Wednesday, March 4, 2009

Can you say DAY FROM HELL

I feel like crap,,,,,having my second nasty cold in a two week period. NOT FAIR....
Yesterday I sat here at my desk could hardly hold up my head.
Today I head out the door at 5:30am to go work out. Hubby says are you sure you want to go to work? I can walk. I go. Guess I should have stayed in bed.
I was leaving the gym I watch the on coming traffic waiting to pull out. All traffic gone, pull out suddenly I have a car scrapping down the side of my front bumper. How to hell did I not see this car??? It's beyond me??? She pulls over I get out of my jeep and must have said I'm sorry 100 times. She says I don't want to report this. "what?" Nah we're both having a bad day......
Still waiting for the cops to come knocking.

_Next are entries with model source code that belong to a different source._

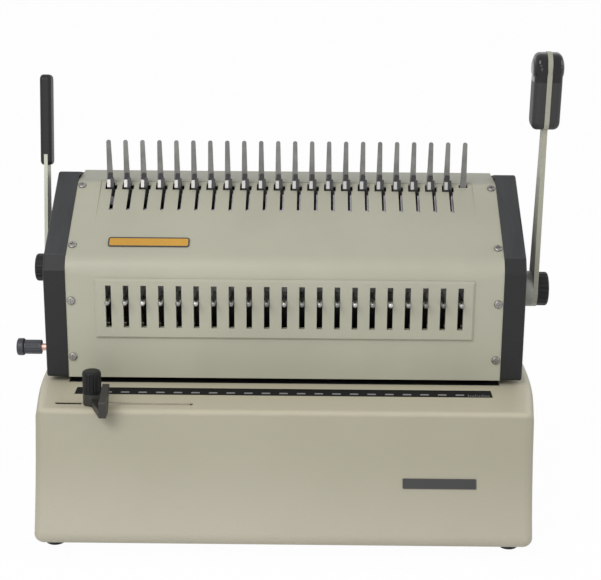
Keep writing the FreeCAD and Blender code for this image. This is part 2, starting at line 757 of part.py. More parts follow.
def shaft_bushes():
    bushes = []
    for side in (-1, 1):
        for y, z in ((DRIVE_Y, DRIVE_Z), (OPENER_Y, OPENER_Z)):
            x0, x1 = sorted((side * FRAME_IN, side * FRAME_OUT))
            f0, f1 = sorted((side * FRAME_OUT, side * (FRAME_OUT + 2.0)))
            bush = rod_x(BUSH_R, x0, x1, y, z).fuse(rod_x(12.0, f0, f1, y, z))
            bush = bush.cut(rod_x(SHAFT_R + FIT, x0 - 4, x1 + 4, y, z))
            bushes.append(bush.removeSplitter())
    return bushes


def return_springs():
    """Compression springs between the guide plate and the pressure bar's ends."""
    coils = 9
    wire_r = 0.8
    coil_r = 4.4
    low = GUIDE_TOP + wire_r
    height = BAR_BOTTOM - GUIDE_TOP - 2 * wire_r
    helix = Part.makeHelix(height / coils, height, coil_r)
    section = Part.Wire(Part.makeCircle(wire_r, Vector(coil_r, 0, 0), Vector(0, 1, 0)))
    spring = helix.makePipeShell([section], True, True)
    spring.translate(Vector(158.0, -8.0, low))
    return both_sides(spring)


# Comb opener


def opener_contact():
    """Where the rack meets the pinion, in slope terms: s and n of the pitch point."""
    dy = OPENER_Y - BEND_Y
    dz = OPENER_Z - BEND_Z
    s = dy * slope_dy + dz * slope_dz
    n = dy * slope_dz - dz * slope_dy
    return s, n + MODULE * OPENER_TEETH / 2


def opener_pinions():
    x0 = OPENER_PINION_X - PINION_WIDTH / 2
    up = math.atan2(-slope_dy, slope_dz)
    gear = pinion(OPENER_TEETH, x0, x0 + PINION_WIDTH, OPENER_Y, OPENER_Z, up)
    return both_sides(gear)


def hook_carrier():
    """Comb-shaped plate under the sloping panel, with a rack hung from it at each end."""
    bar = slope_block(-166, 166, CARRIER_START, CARRIER_END, CARRIER_BOTTOM, CARRIER_TOP)
    for x in finger_xs[:HOLES]:
        middle = x + HOOK_SHIFT
        sides = (middle - 3.6, middle + 0.4)
        bar = bar.cut(slope_block(*sides, CARRIER_START - 1, CARRIER_END - 5, CARRIER_BOTTOM - 1, CARRIER_TOP + 1))
    tongue = slope_block(165, 175.0, CARRIER_START + 2, RACK_BLOCK_END - 1, CARRIER_BOTTOM, CARRIER_TOP)
    for side in both_sides(tongue):
        bar = bar.fuse(side)
    contact_s, contact_n = opener_contact()
    teeth = rack_outline(HOOK_TRAVEL + 9.0, -HOOK_TRAVEL - 5.0, -9.0)
    side = [on_slope(contact_s + along, contact_n - out) for along, out in teeth]
    for x0 in (-OPENER_PINION_X - 4, OPENER_PINION_X - 4):
        bar = bar.fuse(side_prism(side, x0, x0 + 8))
        bar = bar.fuse(slope_block(x0, x0 + 8, 11.5, RACK_BLOCK_END, contact_n + 5, CARRIER_BOTTOM + 0.5))
    return bar.removeSplitter()


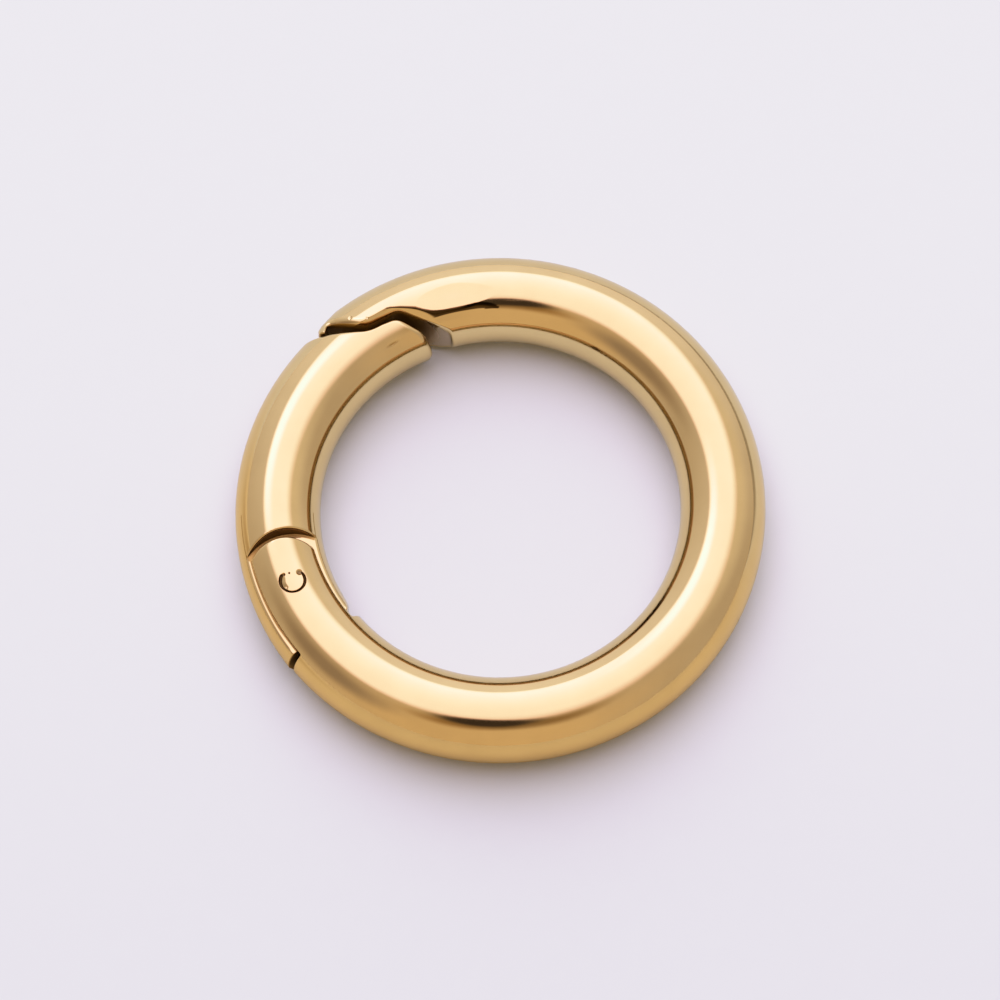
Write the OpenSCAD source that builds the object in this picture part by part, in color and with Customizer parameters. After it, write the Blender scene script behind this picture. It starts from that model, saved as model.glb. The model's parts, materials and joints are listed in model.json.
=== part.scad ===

I was ready to call the police and do the whole report. I have witnesses it wasn't a hit and run. My instructor and her hubby were two cars back. Saw me get out and talk to her.
Is she driving without a license?? No insurance??? What???

Well the day is still young. The Ease dropper comes to me this morning and says I want to tell you sorry. Starts in on his blah blah. I stop him. What are you talking about. I'm thinking he is going to say something about the gent that lost his mom. Oh you know the other day. When you assumed I said you share porn with the office and not me. I lost it!!!!!
I assumed NOTHING! You said, geeezz I never get anything all the jokes, virus' and porn you don't share with me.....I let him have it!
So today after already telling me 16 times he was sorry, he had to bring it up again.
He pretty much accused me of telling every one in the office not to talk to him.
He is upset cause he has lashed out at me one too many times. So I decided to stop talking to him.
I will talk work related stuff with him. But don't try to be my friend.
Am I sounding bitchy? Probably, sorry he has bit me too many times. I don't want to get into it. Way too much junk.

This was being discussed when R decides to come for a visit. Too much drama for him.
I'm sure he thinks I bring it on myself.....Not sure he wants to talk to me anymore.

So I called my salon. I asked for the same deal she has given me the last 2 years.
Buy one month get the second free.
See when I get stressed (will pretty much an emotion)I get flushed all across my chest. When I tan this doesn't show up.....

Hmmm maybe I do too much bitching. I guess I should really find something new to talk about. I'm open to suggestions

A good blogger buddy tells me he needs to take a break.......

Ever feel you want to crawl in a hole????